Do You Backup Your Desktop?

Backing Up Your Desktop – What if it is now infected?

I know that this topic has come up before, by myself, John, and Dave at CCS Retail Systems.  But I must bring this up again.  I recently took a call from a customer who works with many different customers from many different countries.  She called me in a panic, stating that her anti-virus software is warning her that there are infected files on her system, and the list keeps stacking up. 

At first I thought this was the typical "Fake Anti-Virus" malware complaining that "Your PC is Infected" and to pay to remove the problem.  Unfortunately that wasn’t the case.  She was infected with one of the most destructive virus/malware I have seen in a while.  Although her anti-virus did find the infection, this malware is fairly new and there is no "fix/removal tool" out for it yet.  I tried many different low level tools and was able to find the infection.   Removing it was nearly impossible because it infects just about every file on your system.

Here is where backing up comes into the picture.  Because of its nature and how deeply rooted the infection was, it was decided that the best course of action was to re-install Windows XP.  I was afraid of trying to save any files because if they were infected, the whole cycle would have to start over again.  Since no backup was performed, there was no way to be sure that any files saved were safe to put back on the system.

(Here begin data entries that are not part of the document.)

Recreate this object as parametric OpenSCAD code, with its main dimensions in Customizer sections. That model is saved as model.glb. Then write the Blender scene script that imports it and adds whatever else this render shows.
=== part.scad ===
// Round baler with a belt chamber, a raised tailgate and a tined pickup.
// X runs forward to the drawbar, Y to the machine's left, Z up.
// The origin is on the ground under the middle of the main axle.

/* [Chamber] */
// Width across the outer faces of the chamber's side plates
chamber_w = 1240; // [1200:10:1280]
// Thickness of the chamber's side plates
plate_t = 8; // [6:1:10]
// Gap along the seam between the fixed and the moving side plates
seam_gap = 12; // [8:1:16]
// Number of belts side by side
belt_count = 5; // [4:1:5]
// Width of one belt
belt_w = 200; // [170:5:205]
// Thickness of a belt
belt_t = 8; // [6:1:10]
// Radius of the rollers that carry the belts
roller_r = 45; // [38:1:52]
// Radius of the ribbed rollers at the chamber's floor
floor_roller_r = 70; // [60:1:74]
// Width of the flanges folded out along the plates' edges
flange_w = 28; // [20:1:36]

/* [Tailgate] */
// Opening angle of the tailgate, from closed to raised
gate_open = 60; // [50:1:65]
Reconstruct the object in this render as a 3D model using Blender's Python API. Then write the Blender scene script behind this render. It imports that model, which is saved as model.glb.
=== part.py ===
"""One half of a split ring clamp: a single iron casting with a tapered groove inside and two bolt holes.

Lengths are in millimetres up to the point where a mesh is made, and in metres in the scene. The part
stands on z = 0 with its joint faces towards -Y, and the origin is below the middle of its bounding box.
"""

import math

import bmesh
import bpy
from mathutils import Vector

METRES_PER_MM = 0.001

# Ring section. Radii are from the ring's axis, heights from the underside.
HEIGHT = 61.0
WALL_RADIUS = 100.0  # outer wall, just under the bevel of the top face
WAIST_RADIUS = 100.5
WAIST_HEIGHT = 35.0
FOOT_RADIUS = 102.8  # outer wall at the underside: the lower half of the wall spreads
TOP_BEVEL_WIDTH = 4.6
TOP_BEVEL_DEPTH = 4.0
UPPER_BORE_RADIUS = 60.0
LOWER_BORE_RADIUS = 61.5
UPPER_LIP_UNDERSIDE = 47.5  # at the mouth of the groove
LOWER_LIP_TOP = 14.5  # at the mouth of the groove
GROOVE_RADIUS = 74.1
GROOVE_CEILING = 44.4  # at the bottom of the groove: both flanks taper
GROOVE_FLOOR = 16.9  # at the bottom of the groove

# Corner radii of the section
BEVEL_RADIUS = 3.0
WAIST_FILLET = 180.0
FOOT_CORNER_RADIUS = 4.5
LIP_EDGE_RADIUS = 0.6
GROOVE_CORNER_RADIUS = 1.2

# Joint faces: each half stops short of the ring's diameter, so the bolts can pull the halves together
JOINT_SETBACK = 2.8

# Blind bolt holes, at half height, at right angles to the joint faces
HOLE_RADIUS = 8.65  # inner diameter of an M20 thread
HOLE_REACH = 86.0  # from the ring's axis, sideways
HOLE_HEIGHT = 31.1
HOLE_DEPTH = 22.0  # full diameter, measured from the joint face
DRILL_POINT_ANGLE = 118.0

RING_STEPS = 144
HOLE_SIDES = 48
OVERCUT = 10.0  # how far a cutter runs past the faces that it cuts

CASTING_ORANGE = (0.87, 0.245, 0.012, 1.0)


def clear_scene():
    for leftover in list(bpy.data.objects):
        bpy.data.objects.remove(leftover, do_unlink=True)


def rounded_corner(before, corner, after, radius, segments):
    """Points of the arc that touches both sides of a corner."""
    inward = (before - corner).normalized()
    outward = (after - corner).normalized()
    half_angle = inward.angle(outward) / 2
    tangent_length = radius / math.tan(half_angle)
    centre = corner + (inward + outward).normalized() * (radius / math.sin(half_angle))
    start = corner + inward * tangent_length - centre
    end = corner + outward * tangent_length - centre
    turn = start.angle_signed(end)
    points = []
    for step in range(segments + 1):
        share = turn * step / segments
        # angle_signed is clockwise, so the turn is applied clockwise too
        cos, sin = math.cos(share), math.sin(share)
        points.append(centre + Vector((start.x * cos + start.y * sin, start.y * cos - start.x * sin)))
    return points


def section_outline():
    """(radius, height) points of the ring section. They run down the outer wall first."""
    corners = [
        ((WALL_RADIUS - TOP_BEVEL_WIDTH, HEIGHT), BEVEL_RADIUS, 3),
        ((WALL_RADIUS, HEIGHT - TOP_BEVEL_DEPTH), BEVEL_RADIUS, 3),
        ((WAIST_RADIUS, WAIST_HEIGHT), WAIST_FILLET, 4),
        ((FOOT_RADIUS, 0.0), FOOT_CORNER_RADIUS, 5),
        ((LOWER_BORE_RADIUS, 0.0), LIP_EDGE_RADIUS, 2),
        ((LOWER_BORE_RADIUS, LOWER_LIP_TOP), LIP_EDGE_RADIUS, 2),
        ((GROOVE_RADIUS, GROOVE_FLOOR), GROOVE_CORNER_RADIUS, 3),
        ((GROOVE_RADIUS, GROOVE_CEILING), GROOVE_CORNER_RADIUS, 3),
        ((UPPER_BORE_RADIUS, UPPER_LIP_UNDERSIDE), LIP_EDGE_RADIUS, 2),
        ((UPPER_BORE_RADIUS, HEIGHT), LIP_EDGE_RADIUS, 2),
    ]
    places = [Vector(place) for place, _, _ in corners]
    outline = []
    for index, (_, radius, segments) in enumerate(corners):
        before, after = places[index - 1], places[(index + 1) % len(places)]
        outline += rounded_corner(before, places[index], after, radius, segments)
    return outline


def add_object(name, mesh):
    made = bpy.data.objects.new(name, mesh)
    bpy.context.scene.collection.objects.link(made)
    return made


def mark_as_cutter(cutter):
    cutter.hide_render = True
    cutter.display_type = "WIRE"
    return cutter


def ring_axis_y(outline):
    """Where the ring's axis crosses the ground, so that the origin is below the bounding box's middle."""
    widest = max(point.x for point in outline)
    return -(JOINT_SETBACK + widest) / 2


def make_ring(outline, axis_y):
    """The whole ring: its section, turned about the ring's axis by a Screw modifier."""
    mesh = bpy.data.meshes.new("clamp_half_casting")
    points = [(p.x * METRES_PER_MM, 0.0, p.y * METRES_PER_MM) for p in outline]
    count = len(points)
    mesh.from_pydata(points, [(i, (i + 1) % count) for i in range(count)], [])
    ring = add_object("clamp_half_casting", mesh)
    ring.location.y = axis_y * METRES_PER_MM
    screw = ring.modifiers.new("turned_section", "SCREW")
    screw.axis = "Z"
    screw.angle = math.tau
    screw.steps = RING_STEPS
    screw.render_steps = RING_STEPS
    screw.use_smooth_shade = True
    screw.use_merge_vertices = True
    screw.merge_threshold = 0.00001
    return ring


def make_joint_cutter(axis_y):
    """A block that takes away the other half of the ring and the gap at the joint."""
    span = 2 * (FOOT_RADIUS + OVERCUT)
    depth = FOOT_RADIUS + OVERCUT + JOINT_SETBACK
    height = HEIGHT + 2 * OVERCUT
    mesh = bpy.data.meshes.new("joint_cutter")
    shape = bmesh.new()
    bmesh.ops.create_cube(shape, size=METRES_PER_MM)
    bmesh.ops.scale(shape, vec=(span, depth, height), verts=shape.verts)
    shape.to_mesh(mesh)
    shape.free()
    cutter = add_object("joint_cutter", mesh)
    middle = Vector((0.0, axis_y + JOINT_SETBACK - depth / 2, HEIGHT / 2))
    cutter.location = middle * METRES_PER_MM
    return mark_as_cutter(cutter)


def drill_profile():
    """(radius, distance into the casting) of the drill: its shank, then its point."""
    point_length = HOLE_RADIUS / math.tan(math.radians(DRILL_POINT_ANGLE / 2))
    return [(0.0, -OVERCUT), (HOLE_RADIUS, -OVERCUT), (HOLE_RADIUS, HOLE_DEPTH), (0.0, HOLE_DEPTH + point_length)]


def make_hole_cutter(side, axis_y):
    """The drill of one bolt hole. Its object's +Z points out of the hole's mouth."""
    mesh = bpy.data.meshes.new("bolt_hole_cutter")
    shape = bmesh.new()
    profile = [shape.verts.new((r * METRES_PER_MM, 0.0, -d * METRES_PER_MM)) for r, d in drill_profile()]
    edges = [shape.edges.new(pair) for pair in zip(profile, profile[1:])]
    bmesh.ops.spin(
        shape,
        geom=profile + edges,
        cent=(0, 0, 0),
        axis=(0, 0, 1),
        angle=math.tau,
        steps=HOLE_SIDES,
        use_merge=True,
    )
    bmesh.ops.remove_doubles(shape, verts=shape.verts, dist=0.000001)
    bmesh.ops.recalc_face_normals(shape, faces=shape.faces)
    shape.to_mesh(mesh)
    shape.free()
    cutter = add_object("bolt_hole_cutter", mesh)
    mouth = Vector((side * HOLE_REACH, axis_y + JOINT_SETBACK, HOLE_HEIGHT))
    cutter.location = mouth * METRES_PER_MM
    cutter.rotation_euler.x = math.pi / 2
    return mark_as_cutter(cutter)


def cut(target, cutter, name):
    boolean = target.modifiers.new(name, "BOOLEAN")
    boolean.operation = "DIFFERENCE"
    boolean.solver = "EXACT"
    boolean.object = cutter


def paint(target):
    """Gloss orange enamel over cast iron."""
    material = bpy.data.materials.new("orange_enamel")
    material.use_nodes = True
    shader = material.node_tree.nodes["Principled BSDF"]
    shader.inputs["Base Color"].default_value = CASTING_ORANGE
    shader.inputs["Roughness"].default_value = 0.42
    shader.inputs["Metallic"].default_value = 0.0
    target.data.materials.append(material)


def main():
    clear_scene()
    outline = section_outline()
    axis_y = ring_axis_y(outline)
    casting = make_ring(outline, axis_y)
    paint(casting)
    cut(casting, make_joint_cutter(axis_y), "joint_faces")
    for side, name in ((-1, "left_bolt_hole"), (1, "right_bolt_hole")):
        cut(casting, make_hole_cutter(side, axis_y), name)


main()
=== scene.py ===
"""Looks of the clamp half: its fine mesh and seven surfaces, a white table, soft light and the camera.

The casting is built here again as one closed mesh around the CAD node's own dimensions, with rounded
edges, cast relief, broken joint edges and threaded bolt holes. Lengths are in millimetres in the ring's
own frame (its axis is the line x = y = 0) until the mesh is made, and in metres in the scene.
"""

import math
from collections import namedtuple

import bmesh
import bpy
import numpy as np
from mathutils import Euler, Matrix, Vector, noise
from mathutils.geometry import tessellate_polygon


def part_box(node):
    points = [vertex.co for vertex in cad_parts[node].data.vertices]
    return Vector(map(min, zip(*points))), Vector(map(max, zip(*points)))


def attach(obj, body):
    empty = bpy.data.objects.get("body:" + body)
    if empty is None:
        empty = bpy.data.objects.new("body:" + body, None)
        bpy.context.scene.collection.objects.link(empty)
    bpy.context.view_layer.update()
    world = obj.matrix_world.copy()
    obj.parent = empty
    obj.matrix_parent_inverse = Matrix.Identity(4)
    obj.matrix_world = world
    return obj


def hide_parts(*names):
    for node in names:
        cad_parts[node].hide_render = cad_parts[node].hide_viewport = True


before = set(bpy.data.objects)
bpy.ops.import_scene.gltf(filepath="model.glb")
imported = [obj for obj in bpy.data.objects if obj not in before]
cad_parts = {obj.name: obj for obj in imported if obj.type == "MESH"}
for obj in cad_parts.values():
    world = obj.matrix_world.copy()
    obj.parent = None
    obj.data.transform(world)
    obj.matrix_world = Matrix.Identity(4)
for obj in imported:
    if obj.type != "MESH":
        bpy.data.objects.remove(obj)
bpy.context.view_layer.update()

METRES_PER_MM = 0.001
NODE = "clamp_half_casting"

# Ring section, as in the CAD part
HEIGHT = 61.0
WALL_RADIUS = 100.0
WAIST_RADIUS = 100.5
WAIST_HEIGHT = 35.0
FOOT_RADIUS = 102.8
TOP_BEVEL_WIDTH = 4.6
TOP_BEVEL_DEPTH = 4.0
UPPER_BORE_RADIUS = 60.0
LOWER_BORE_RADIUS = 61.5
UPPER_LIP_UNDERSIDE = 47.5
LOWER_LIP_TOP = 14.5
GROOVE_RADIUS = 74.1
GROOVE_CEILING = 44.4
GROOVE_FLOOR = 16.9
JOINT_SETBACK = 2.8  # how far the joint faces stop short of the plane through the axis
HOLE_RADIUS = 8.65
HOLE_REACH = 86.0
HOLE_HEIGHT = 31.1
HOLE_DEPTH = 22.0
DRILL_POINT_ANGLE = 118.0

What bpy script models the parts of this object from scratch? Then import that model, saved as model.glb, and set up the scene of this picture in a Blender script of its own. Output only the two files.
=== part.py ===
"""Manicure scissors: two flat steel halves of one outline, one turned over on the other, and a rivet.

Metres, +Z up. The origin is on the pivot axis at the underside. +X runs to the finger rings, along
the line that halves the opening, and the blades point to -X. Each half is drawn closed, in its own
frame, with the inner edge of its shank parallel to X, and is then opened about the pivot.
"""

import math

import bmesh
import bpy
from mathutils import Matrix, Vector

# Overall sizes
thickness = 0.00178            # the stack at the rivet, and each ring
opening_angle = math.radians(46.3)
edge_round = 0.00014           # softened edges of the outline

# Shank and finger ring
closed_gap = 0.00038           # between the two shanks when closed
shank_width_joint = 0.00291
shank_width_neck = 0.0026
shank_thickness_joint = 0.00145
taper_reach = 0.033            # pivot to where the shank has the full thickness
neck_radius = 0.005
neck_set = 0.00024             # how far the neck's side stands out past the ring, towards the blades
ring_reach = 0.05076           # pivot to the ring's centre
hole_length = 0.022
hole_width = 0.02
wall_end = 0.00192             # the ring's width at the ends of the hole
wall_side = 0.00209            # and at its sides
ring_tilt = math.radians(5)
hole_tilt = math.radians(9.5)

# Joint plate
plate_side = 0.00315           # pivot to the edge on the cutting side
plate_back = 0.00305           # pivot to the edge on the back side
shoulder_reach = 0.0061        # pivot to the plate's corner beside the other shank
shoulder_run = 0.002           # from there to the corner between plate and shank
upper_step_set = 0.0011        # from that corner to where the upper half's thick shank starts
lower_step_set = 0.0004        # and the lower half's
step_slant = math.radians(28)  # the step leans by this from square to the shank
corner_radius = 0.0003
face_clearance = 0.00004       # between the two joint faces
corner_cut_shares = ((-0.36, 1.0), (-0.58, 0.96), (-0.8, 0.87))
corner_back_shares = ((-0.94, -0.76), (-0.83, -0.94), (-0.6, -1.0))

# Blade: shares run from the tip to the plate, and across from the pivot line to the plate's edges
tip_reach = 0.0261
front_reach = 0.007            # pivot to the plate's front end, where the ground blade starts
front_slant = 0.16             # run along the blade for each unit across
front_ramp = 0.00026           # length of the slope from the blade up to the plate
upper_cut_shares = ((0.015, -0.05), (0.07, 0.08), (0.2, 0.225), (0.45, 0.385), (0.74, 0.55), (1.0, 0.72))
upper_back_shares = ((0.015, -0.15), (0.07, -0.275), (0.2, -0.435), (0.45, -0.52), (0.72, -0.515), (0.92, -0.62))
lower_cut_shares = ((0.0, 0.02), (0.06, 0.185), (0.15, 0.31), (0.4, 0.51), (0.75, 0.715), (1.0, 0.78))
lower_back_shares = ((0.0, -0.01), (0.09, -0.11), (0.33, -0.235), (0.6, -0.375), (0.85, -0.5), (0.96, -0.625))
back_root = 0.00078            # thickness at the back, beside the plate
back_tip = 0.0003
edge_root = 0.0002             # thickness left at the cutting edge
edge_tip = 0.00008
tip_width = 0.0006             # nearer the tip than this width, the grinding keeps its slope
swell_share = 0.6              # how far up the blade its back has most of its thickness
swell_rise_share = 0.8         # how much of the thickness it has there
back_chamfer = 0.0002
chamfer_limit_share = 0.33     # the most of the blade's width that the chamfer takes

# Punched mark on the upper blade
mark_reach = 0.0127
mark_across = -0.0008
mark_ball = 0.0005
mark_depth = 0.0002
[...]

There are many way to backup your desktop PC. 

  • You could use a flash drive to save the important documents and data files.  This is probably the most cost effective and user friendly way to backup files.  You can get storage for as little as $1 per Gbyte. There are several synchronization software products that will automatically backup as you use your system.
  • You could use an external hard drive.  This is similar to using a flash drive.  Most large external hard drives come with good backup and restore software that handles your complete system.   There are many Free packages such as Macrium, or the Microsoft backup tool built in to your desktop to use as well.
  • You could try an online/off-site backup service.  I have not tried any of these, but have seen many advertisements for them.  Typically they give you about 2GB of free storage and charge a small monthly fee for more capacity.  2GB is more than enough for most users important files.  This is most suitable for files that do not contain financial or personal identification information.  Security is still an issue in my mind.
  • Remember, if you backup an infected file, it will still be infected when you restore.  That’s why its good to have more than 1 backup.  We recommend scanning your backups for infections before relying on them.

If you think your PC is infected, need some help backing up your PC or deciding what files to back up, give the CCS Retail Systems Support Department a call at 800-672-4806 or email_us

If this person had just one clean backup,even if a few months old, a lot of time, money and effort could have been saved.